CPSP Mourns the Death of Bill Alberts

by Raymond J. Lawrence

William "Bill" E. AlbertsRev. William E. Alberts, Ph.D., a long-time member of CPSP, certified Diplomate Supervisor (1997), and active in the Concord, NH Chapter, died with the coming of this vernal equinox on March 21. Bill leaves behind his wife of forty-five years, Eva, four daughters and a son, seven grandchildren, and eight grandchildren. Our deepest sympathy goes to Bill's family and loved ones.

Bill was a social justice warrior before such a term existed. He took up urban ministry in Boston at the Old West Church when the Southern New England Conference of Methodist Churches decided to reopen the church. From antiwar protests to draft card-burnings, Bill worked closely with the "hippies" camped out on the Boston Commons.   He also wrote an article, “Boston City of Renewal or Repression,” published by the Boston Globe Sunday Magazine, presenting the issues and challenges facing the city administration and citizens in response to the presence of so many young people.

In February 1970, Old West housed 130 members of the Venceremos Brigade traveling from Canada to Cuba to work on the sugar cane harvest there.  This action cost the church its insurance.  In May 1972, the church served as the headquarters for the People’s Coalition for Peace and Justice, which organized nonviolent antiwar demonstrations at the nearby federal buildings.

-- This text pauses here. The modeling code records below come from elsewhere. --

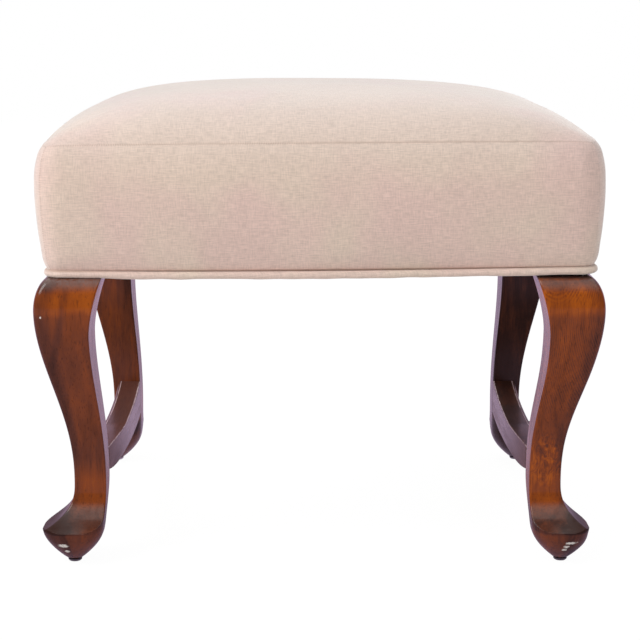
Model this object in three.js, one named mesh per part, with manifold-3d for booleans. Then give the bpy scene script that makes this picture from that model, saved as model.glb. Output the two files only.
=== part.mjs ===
// An upholstered stool on four sawn cabriole legs, in millimetres, +Z up.
// The origin is on the floor under the middle of the seat. +X is to the right and +Y to the back.
import * as THREE from "three";
import { mergeVertices } from "three/addons/utils/BufferGeometryUtils.js";
import Module from "manifold-3d";

const wasm = await Module();
wasm.setup();

// Whole stool
const width = 562; // over the knees, left to right
const depth = 445; // over the knees, front to back
const shoulderHeight = 298; // top of the part of a leg that shows
const crownRise = 48; // how far the middle of the seat stands above that seam
const gap = 0.3; // between pieces that touch
const overrun = 5; // how far a cutter runs past the face that it cuts

// Cabriole leg, measured outwards from the axis of its round foot
const kneeReach = 31;
const kneeHeight = 264;
const shoulderRoll = 17; // how far the outer faces roll in between the knee and the shoulder
const ankleHeight = 85;
const ankleSetBack = 32; // from the knee's outer face in to the ankle's
const ankleThickness = 32.5;
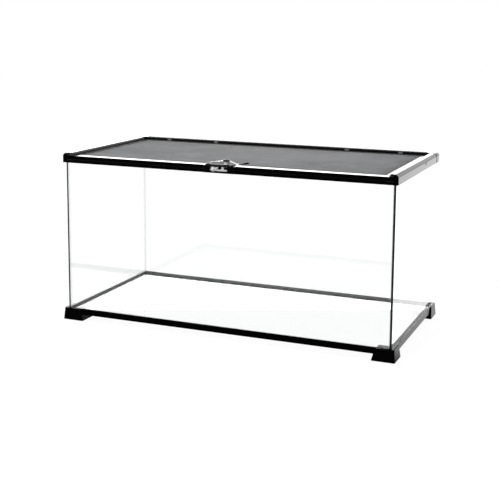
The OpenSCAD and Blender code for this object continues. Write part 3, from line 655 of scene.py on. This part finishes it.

The diversity of urban persons coming to the Old West included LGBTQ persons. Alberts performed a wedding for two men in 1973, Bob Jones and Harry Freeman. Two days after the wedding, Bill's Methodist District Superintendent met secretively with Alberts's former psychiatrist to solicit an evaluation that would declare Alberts mentally ill.  

Fighting hard against the backlash and damages he received, Bill sued his former psychiatrist for breach of confidentiality and sued the church leaders as well. The case went beyond the Massachusetts Supreme Judicial Council in 1985, which had ruled in Bill's favor. He took the case to the U.S. Supreme Court, which declined to hear it. The “William E. Alberts v. Donald T. Devine & Others” case created new case law both protecting physician-patient confidentiality and holding liable not only the physician but anyone who induces the physician to breach confidentiality.  

In 1992, Bill became a hospital chaplain at the Boston Medical Center, where he served until his retirement in 2011. Starting in 2004, Bill became a regular writer for Counterpunch, which gave him a platform to share his reflections on people of faith addressing racial injustices, economic inequality, U.S. imperialism, and LGBTQ liberation. He also published articles in Pastoral Report and in the Journal of Pastoral Care and Counseling.  In October 2017, Rev. William “Bobby” McClain, a close colleague, invited him to preach in a United Methodist congregation for his first return visit to a Methodist pulpit. In 2019, he was honored as a distinguished alum of Boston University School of Theology.

The author of several books, Bill's works can be found on Amazon: A Hospital Chaplain at the Crossroads of Humanity (2012); The Counter Punching Minister (who couldn't be "preyed" away), (2014); and The Minister Who Could Not Be "Preyed" Away, (2020). 

A memorial service honoring Bill's life will take place at a future date. The CPSP community will miss this crusader for justice.